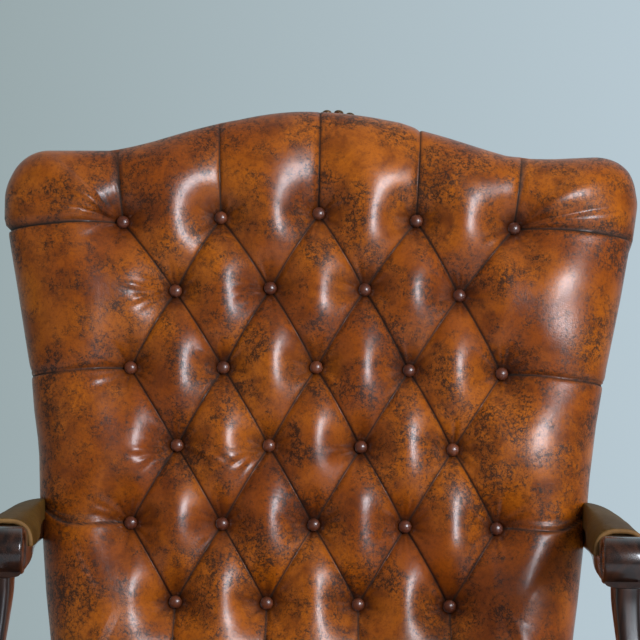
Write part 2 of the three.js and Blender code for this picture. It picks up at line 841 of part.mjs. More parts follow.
// A leather welt closes the front end of the armrest.
function makeArmWelt(name, side) {
  const ahead = armFront + fit + weltRadius;
  const { x, half, top } = armPadSection(armFront);
  const base = armRailTop + fit;
  const steps = 14;
  const sides = 6;
  const rings = [];
  for (let j = 0; j <= steps; j++) {
    const angle = (Math.PI * j) / steps;
    const outward = new THREE.Vector3(side * Math.cos(angle), 0, Math.sin(angle));
    const centre = new THREE.Vector3(
      side * (x + (half - weltRadius) * Math.cos(angle)),
      -ahead,
      base + (top - base - weltRadius) * Math.sin(angle),
    );
    rings.push(roundedRing(centre, outward, forwards, weltRadius, weltRadius, 2, sides));
  }
  add(chair, name, loft(rings), weltLeather);
}

const shoulderY = armFront + (weltRadius + fit) * 2;
const scrollAhead = armFront + scrollReach;
const scrollTop = armTop - weltRadius - fit * 4;
const scrollHeight = scrollTop - scrollRadius;
const armRailBottom = armRailTop - armRailDepth;

// The turned end of the arm: a drum lying across the arm with a moulded face each side.
function armScroll(side) {
  const faceShares = [
    [0, 0.9],
    [0.26, 0.9],
    [0.34, 0.74],
    [0.66, 0.74],
    [0.76, 1],
    [0.93, 1],
    [1, 0.9],
  ];
  const near = faceShares.map(
    ([radius, width]) => new THREE.Vector2(scrollRadius * radius, -scrollHalfWidth * width),
  );
  const far = near.map((point) => new THREE.Vector2(point.x, -point.y)).reverse();
  const drum = new THREE.LatheGeometry([...near, ...far], 18);
  drum.rotateZ(Math.PI / 2);
  return drum.translate(side * armLineX, -scrollAhead, scrollHeight);
}

// The polished arm rail: a tapering bar under the armrest that swells to a shoulder in
// front of it and flows into the scroll.
function makeArmRail(name, side) {
  const rearHalf = railThickness / 2 - fit;
  const frontHalfShare = 0.75;
  const boxPower = 5;
  const sides = 12;
  const rearEnd = -onBack(0, armSeatUp, -frameThickness / 2).y - armRailLap;
  const ringAt = (ahead, x, half, top) => {
    const centre = new THREE.Vector3(side * x, -ahead, (top + armRailBottom) / 2);
    const halfHeight = (top - armRailBottom) / 2;
    return roundedRing(centre, sideways, upwards, half, halfHeight, boxPower, sides);
  };
  const rearX = armRearInnerX + rearHalf;
  const rings = [ringAt(rearEnd, rearX, rearHalf, armRailTop)];
  const stationShares = [0, 0.2, 0.4, 0.6, 0.8, 1];
  for (const station of stationShares) {
    const share = smooth(station);
    const half = THREE.MathUtils.lerp(rearHalf, armPadHalfWidth * frontHalfShare, share);
    const x = THREE.MathUtils.lerp(rearX, armLineX, share);
    rings.push(ringAt(shoulderY * station, x, half, armRailTop));
  }
  const shoulderShare = 0.95;
  const shoulderHalf = scrollHalfWidth * shoulderShare;
  const reach = scrollAhead - shoulderY;
  const swellShares = [
    [0, scrollTop - weltRadius],
    [0.35, scrollTop - weltRadius * 2],
    [0.7, scrollTop - weltRadius],
    [1, scrollTop - fit],
  ];
  for (const [share, top] of swellShares) {
    rings.push(ringAt(shoulderY + reach * share, armLineX, shoulderHalf, top));
  }
  rings.push(ringAt(scrollAhead + scrollRadius / 2, armLineX, shoulderHalf, scrollHeight));
  const bar = loft(rings);
  add(chair, name, joined([bar, armScroll(side)]), polishedWood);
}

// The front support laps the outside of the seat rail and curves up under the scroll.
function makeArmSupport(name, side) {
  const lapX = railOuterX(supportFoot) + borderThickness + fit * 3 + supportThickness / 2;
  const slant = Math.atan2(seatFrontHalfWidth - seatRearHalfWidth, blockRear);
  const outward = new THREE.Vector3(side * Math.cos(slant), Math.sin(slant), 0);
  const along = new THREE.Vector3(side * Math.sin(slant), -Math.cos(slant), 0);
  const low = railTop - supportLap;
  const rise = armRailBottom - fit - railTop;
  const topAhead = scrollAhead - weltRadius;
  const halfWidth = supportWidth / 2;
  const halfThickness = supportThickness / 2;
  // Shares: height above the rail, way across to the arm line, sway forward, width, thickness
  const stationShares = [
    [0, 0, 0, 1, 1],
    [0.12, 0, 0.1, 0.95, 1],
    [0.28, 0.1, 0.3, 0.78, 0.9],
    [0.45, 0.3, 0.42, 0.66, 0.82],
    [0.62, 0.6, 0.38, 0.62, 0.8],
    [0.8, 0.88, 0.2, 0.7, 0.86],
    [0.93, 1, 0.05, 0.86, 0.96],
    [1, 1, 0, 0.95, 1],
  ];
  const sway = supportWidth;
  const boxPower = 4;
  const sides = 12;
  const ringAt = (height, x, ahead, widthShare, thicknessShare) =>
    roundedRing(
      new THREE.Vector3(side * x, -ahead, height),
      outward,
      along,
      halfThickness * thicknessShare,
      halfWidth * widthShare,
      boxPower,
      sides,
    );
  const footShare = 0.85;
  const rings = [
    ringAt(low, lapX, supportFoot, footShare, 1),
    ringAt(low + borderOverhang * 2, lapX, supportFoot, 1, 1),
  ];
  for (const [heightShare, acrossShare, swayShare, widthShare, thickShare] of stationShares) {
    const x = THREE.MathUtils.lerp(lapX, armLineX, acrossShare);
    const ahead = THREE.MathUtils.lerp(supportFoot, topAhead, heightShare) + sway * swayShare;
    rings.push(ringAt(railTop + rise * heightShare, x, ahead, widthShare, thickShare));
  }
  add(chair, name, loft(rings), polishedWood);
}

// The cushion stays clear of the arm supports on both sides.
const cushionFrontHalfWidth = railOuterX(cushionFront) - cushionSideGap;
const cushionRearHalfWidth = railOuterX(cushionRear) - cushionSideGap;

// The cushion's outline with round corners, as points and their outward directions.
function cushionOutline() {
  const radius = cushionCornerRadius;
  const corners = [
    { x: cushionFrontHalfWidth, y: -cushionFront, turn: -Math.PI / 2 },
    { x: cushionRearHalfWidth, y: -cushionRear, turn: 0 },
    { x: -cushionRearHalfWidth, y: -cushionRear, turn: Math.PI / 2 },
    { x: -cushionFrontHalfWidth, y: -cushionFront, turn: Math.PI },
  ];
  const arcSteps = 4;
  const edgeSteps = 6;
  const outline = [];
  corners.forEach(({ x, y, turn }, i) => {
    const centre = new THREE.Vector2(x - Math.sign(x) * radius, y < -cushionRear ? y + radius : y - radius);
    for (let k = 0; k <= arcSteps; k++) {
      const angle = turn + ((Math.PI / 2) * k) / arcSteps;
      const normal = new THREE.Vector2(Math.cos(angle), Math.sin(angle));
      outline.push({ at: centre.clone().addScaledVector(normal, radius), normal, slack: 0 });
    }
    const next = corners[(i + 1) % corners.length];
    const nextCentre = new THREE.Vector2(
      next.x - Math.sign(next.x) * radius,
      next.y < -cushionRear ? next.y + radius : next.y - radius,
    );
    const angle = turn + Math.PI / 2;
    const normal = new THREE.Vector2(Math.cos(angle), Math.sin(angle));
    for (let k = 1; k < edgeSteps; k++) {
      const share = k / edgeSteps;
      const at = centre.clone().lerp(nextCentre, share).addScaledVector(normal, radius);
      outline.push({ at, normal, slack: Math.sin(Math.PI * share) });
    }
  });
  return outline;
}

function makeCushion() {
  const outline = cushionOutline();
  const bottom = deckTop + fit;
  const middle = new THREE.Vector3(0, -(cushionFront + cushionRear) / 2, 0);
  const ringAt = (height, inset, drawIn) =>
    outline.map(({ at, normal, slack }) => {
      const inwards = inset + drawIn * slack;
      return new THREE.Vector3(at.x - normal.x * inwards, at.y - normal.y * inwards, height);
    });
  const seam = cushionBorder / 16;
  const rings = [
    ringAt(bottom, seam * 3, 0),
    ringAt(bottom + seam, 0, cushionDrawIn),
    ringAt(bottom + cushionBorder / 3, 0, cushionDrawIn / 2),
    ringAt(bottom + (cushionBorder * 2) / 3, 0, cushionDrawIn / 2),
    ringAt(bottom + cushionBorder - seam, 0, cushionDrawIn),
    ringAt(bottom + cushionBorder, seam * 3, cushionDrawIn),
  ];
  // The crown's rings round off from the seam's outline to an oval in the middle.
  const rim = rings.at(-1);
  const crownShares = [0.93, 0.82, 0.66, 0.46, 0.24];
  const ovalHalfX = (cushionFrontHalfWidth + cushionRearHalfWidth) / 2;
  const ovalHalfY = (cushionFront - cushionRear) / 2;
  for (const share of crownShares) {
    const height = bottom + cushionBorder + cushionCrown * (1 - share ** 2.2);
    rings.push(
      rim.map((point) => {
        const angle = Math.atan2((point.y - middle.y) / ovalHalfY, point.x / ovalHalfX);
        const oval = new THREE.Vector3(
          Math.cos(angle) * ovalHalfX,
          middle.y + Math.sin(angle) * ovalHalfY,
          height,
        );
        return oval.lerp(point, share).sub(middle).multiplyScalar(share).add(middle).setZ(height);
      }),
    );
  }
  add(chair, "seat_cushion", loft(rings), leather);
}

for (const [hand, side] of [["right", 1], ["left", -1]]) {
  makePost(`back_post_${hand}`, side);
  makeSideRail(`seat_rail_${hand}`, side);
  makeCornerBlock(`corner_block_${hand}`, side);
  makeFrontLeg(`front_leg_${hand}`, side);
  makeArmRail(`arm_rail_${hand}`, side);
  makeArmPad(`arm_pad_${hand}`, side);
  makeArmWelt(`arm_welt_${hand}`, side);
  makeArmSupport(`arm_support_${hand}`, side);
}
makeFrontRail();
makeCrossRail("seat_rail_rear", outsideBottom, outsideBottom + railHeight);
makeCrossRail("back_base_rail", backBottom + fit, backBottom + railHeight);
makeCrestRail();
makeWebbing();
makeOutsideBack();
makeBackPad();
makeButtons();
makeSeatDeck();
makeSeatBorder();
makeDustCover();
for (let i = 0; i < springCount; i++) {
  const spacing = ((braceInnerX - springSideGap) * 2 - springLoopWidth) / (springCount - 1);
  makeSpring(`seat_spring_${i + 1}`, spacing * (i - (springCount - 1) / 2));
}
makeCushion();

// Stand the chair with the middle of its length over the origin.
const extent = new THREE.Box3().setFromObject(chair);
chair.position.y = -(extent.min.y + extent.max.y) / 2;

export default chair;
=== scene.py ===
import math

import bmesh
import bpy
import numpy as np
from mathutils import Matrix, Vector


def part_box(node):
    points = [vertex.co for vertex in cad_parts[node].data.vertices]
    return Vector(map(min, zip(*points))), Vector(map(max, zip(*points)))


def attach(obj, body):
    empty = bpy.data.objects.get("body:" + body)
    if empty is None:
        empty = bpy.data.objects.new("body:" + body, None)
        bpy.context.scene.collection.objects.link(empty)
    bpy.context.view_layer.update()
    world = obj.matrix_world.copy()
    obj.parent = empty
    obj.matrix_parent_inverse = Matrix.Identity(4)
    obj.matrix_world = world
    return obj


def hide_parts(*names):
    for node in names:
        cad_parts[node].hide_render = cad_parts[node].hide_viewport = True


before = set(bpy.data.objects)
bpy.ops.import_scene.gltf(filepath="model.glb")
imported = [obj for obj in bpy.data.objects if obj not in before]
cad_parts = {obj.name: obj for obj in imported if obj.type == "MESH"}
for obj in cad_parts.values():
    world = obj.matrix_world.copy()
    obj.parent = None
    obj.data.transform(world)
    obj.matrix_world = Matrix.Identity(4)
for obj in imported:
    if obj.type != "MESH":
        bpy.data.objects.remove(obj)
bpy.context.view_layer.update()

# Camera. The photograph looks level and square at the chair from in front, from about
# three metres, at the height of the middle of the back, and leans by a hair.
# The pivot line, from which the back leans, is found from the front rail and the deck.
MM = 0.001
PHOTO_SIDE = 640
pivot_behind_rail = 539.7 * MM
pivot_below_deck = 15.3 * MM
pivot_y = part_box("seat_rail_front")[0].y + pivot_behind_rail
pivot_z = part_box("seat_deck")[0].z - pivot_below_deck
camera_distance = 2928 * MM
camera_height = 850 * MM
focal_pixels = 2727
sensor_width = 36
camera_lean = math.radians(-0.95)
centre_pixel = 317

camera_data = bpy.data.cameras.new("camera")
camera_data.sensor_width = sensor_width
camera_data.lens = focal_pixels / PHOTO_SIDE * sensor_width
camera_data.shift_x = (PHOTO_SIDE / 2 - centre_pixel) / PHOTO_SIDE
camera = bpy.data.objects.new("camera", camera_data)
camera.location = (0, pivot_y - camera_distance, camera_height)
camera.rotation_euler = (math.pi / 2, camera_lean, 0)
bpy.context.scene.collection.objects.link(camera)
bpy.context.scene.camera = camera
bpy.context.scene.view_settings.view_transform = "Standard"


# Studio. A plain pale floor, a blue-grey wall that only the camera and the reflections see,
# the window high on the right that the hide mirrors, and soft lamps that light the chair.
class Value:
    """A socket in shader maths: an expression on values adds its Math nodes."""

    def __init__(self, finish, socket):
        self.finish = finish
        self.socket = socket

    def maths(self, operation, *terms, clamp=False):
        settings = {"operation": operation, "use_clamp": clamp}
        return self.finish.add("ShaderNodeMath", settings, dict(enumerate(terms)))

    def __add__(self, other):
        return self.maths("ADD", self, other)

    def __sub__(self, other):
        return self.maths("SUBTRACT", self, other)

    def __mul__(self, other):
        return self.maths("MULTIPLY", self, other)

    def __rsub__(self, other):
        return self.maths("SUBTRACT", other, self)

    __radd__ = __add__
    __rmul__ = __mul__

    def clipped(self):
        return self.maths("ADD", self, 0, clamp=True)

    def stretched(self, low, high):
        """0 below low and 1 above high, smoothly between them."""
        settings = {"interpolation_type": "SMOOTHSTEP", "clamp": True}
        sockets = {"Value": self, "From Min": low, "From Max": high}
        return self.finish.add("ShaderNodeMapRange", settings, sockets)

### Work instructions
Quote nothing but the lines that run from the line containing "over the origin." through the line containing "bpy.context.scene.collection.objects.link(empty)", keeping both of them word for word.

### Response for this exercise
// Stand the chair with the middle of its length over the origin.
const extent = new THREE.Box3().setFromObject(chair);
chair.position.y = -(extent.min.y + extent.max.y) / 2;

export default chair;
=== scene.py ===
import math

import bmesh
import bpy
import numpy as np
from mathutils import Matrix, Vector


def part_box(node):
    points = [vertex.co for vertex in cad_parts[node].data.vertices]
    return Vector(map(min, zip(*points))), Vector(map(max, zip(*points)))


def attach(obj, body):
    empty = bpy.data.objects.get("body:" + body)
    if empty is None:
        empty = bpy.data.objects.new("body:" + body, None)
        bpy.context.scene.collection.objects.link(empty)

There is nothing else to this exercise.